A great deal of effort in the quarter was spent improving performance
for the 2.5.1 release and beyond in the current version in CVS. The
improvement has been noted by some of our users, which means that it
is often more than a few percent. Finally, one new committer, Igor
Hersht, was accepted into the subproject.

-- Xerces-C++ --

Good progress being made. 2.4.0 planned for release in the autumn with
new features including persistent grammars. No new committers.

-- Xerces-J --

Xerces-J 2.5.0 was released in late July. As well as the usual
plethora of bugfixes, this release marked the completion of Xerces-J's
PSVI/XML Schema Component Model support via implementation of
annotation components. The product was also upgraded to conform to the
latest DOM level 3 Core and Load/Save? Working Drafts, and an
experimental XInclude partial implementation was added. Finally, one
new committer--K Venugopal--was accepted into the subproject.

-- Xerces-P --

Xerces-P made an experimental 2.3 release. This included support for
handling the config.status file of Xerces-C to improve cross platform
support. Two announcements were made from users who successfully
compiled the 2.3 release under Windows, however no binary release for
windows is available yet.

-- Xindice --

Xindice is still trying to put together the 1.1 release, so far with
mixed results and a couple of failed attempts. The good news is that
the community has got two new committers: Vadim Gritsenko and Kevin
O'Neill joined Xindice in late July, and results are encouraging, with
discussions and CVS commits flowing at a very good rate.

-- XML-Security --

The XML-Security sub-project has just release version 1.0.0 of the C++
library, supporting the W3C XML Digital Signature standard. Work will
now move to creating a C++ implementation of the XML Encryption
standard.

Work continues in the Java library to further develop encryption support.

There has also been a fair amount of discussion around the potential
legal ramifications for Apache of releasing a library that makes use
of encryption algorithms. (See legal issues above.)
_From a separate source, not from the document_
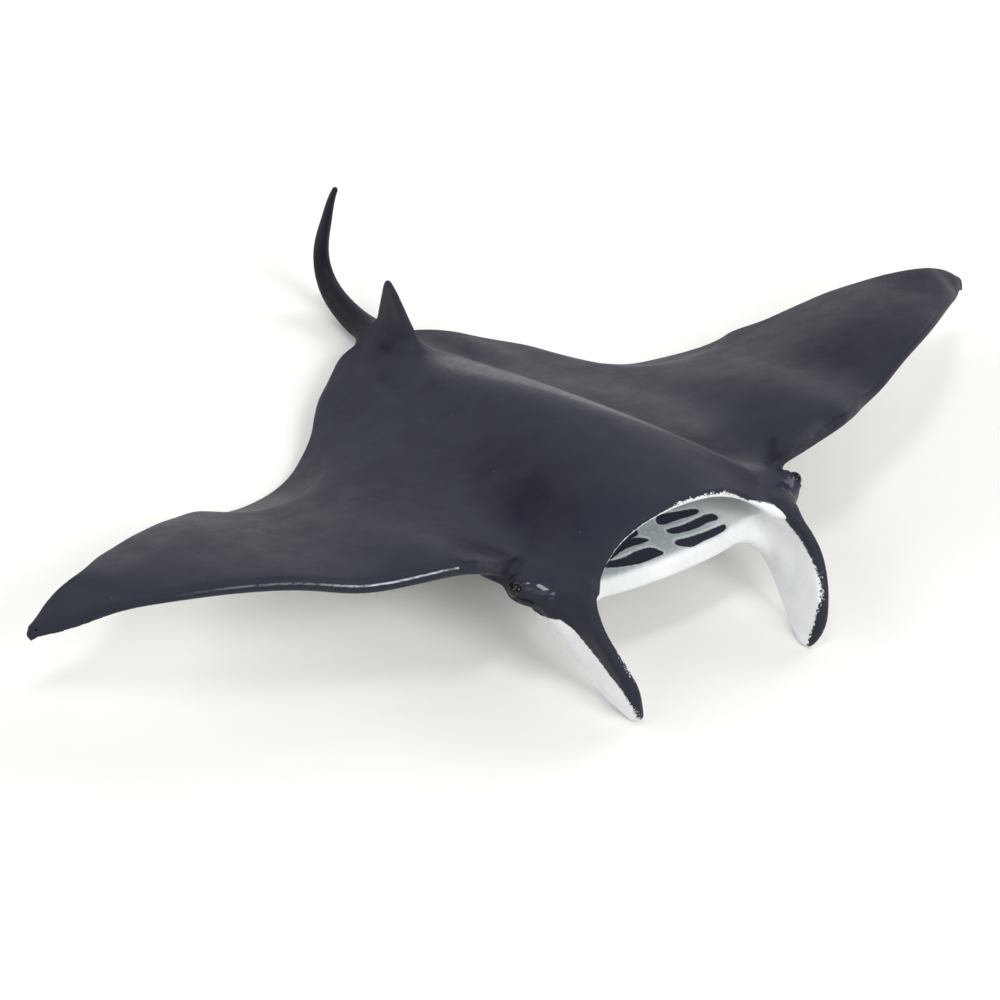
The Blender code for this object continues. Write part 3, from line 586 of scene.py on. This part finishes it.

-----------------------------------------
Attachment E: Status report for the Apache Cocoon Project

Here's the report on Cocoon's state of affairs. We do hope this gives
the board a feeling on how we are doing.

Let's first start with a brief run-through of the previous report
(http://marc.theaimsgroup.com/?l=xml-cocoon-dev&m=105344074224116&w=2)
and see how we proceed:

1), 2), 3): no further action required or taken
4) recursive Cocoon charter: still needs to be worked upon
5) use of Cocoon brand by cocoondev.org and cocooncenter.com: ditto
6) ditto - work is slowly progressing with the infrastructure team to
   migrate the Cocoon wiki to ASF infrastructure, together with Steven
   Noels and Gianugo Rabellino from the Cocoon team - we believe it is
   fair to indicate that an ASF-operated shared and managed Java
   hosting service might accelerate this, and do hope the eventual
   migration of our Wiki might serve as an example to move further
   along that road.
7) solved: the XMLForms effort is being actively deprecated in favor of
   other form handling frameworks (JXForms and Woody).
8) transfer of HSSF (Excel) serializer from Cocoon -> POI: no further
   action has been taken yet.
9) Avalon Excalibur dependencies: Cocoon committers have now commit
   karma to an Avalon CVS module that hosts code in heavy use by the
   Cocoon project, making sure bugs can be fixed and patches applied
   in due time.
10) the Milestone release scheme has been applied successfully, and has
    resulted in a 2.1 release mid August.
11) Lenya incubation is still ongoing and monitored by the Cocoon PMC.
12), 13), 14): satisfactory ongoing.

New matter:

1) The Cocoon project has released a 2.1 version mid of August, and work
   is under its way to release a forthcoming 2.1.1 quickfix release.
2) Discussions are starting on the upcoming 2.2 development.
3) Most notable discussion was about the existence (and/or creation)
   of several overlapping ideas and frameworks for flow and form
   handling inside Cocoon, and even though the discussions were
   lenghty, at the verge of being flame-infested, the main discussion
   participants came to an agreement, showing off the maturity of the
   Cocoon community even when starting off from a discours of extreme
   technical dissonance.
4) As a result of all this, work is under its way to refactor and
   augment specific form handling code (Woody) into a truly
   community-owned artefact, and API changes have been allowed to make
   sure specific implementations (JS Flow with Continuations) leave
   room for alternatives, should the community see fit.
5) Several new committers since the previous report: Ugo Cei, Marc   
   Portier, Guido Casper, Reinhard Pötz, Upayavira and Joerg Heinicke.
   There's a de facto policy that all committers can subscribe to the
   PMC list, but formalization of this, and whether this means they
   can cast a binding PMC vote still needs to be discussed. There's a
   certain tendency that there should be no distinction between active
   committership and PMC membership. Lenya hasn't signed up any new
   committers since it went into incubation, yet.
6) The Cocoon project guidelines and revised charter are under
   construction, being based on a de-formalized branch of the Jakarta
   ones.

Overall, the Cocoon project is a healthy and friendly community working
along the Apache spirit, and we expect no sudden problems to emerge.


-----------------------------------------
Attachment F: Status report for the Fund-raising Committee


__________________________________________________________
End of minutes for the 20 August 2003 board meeting.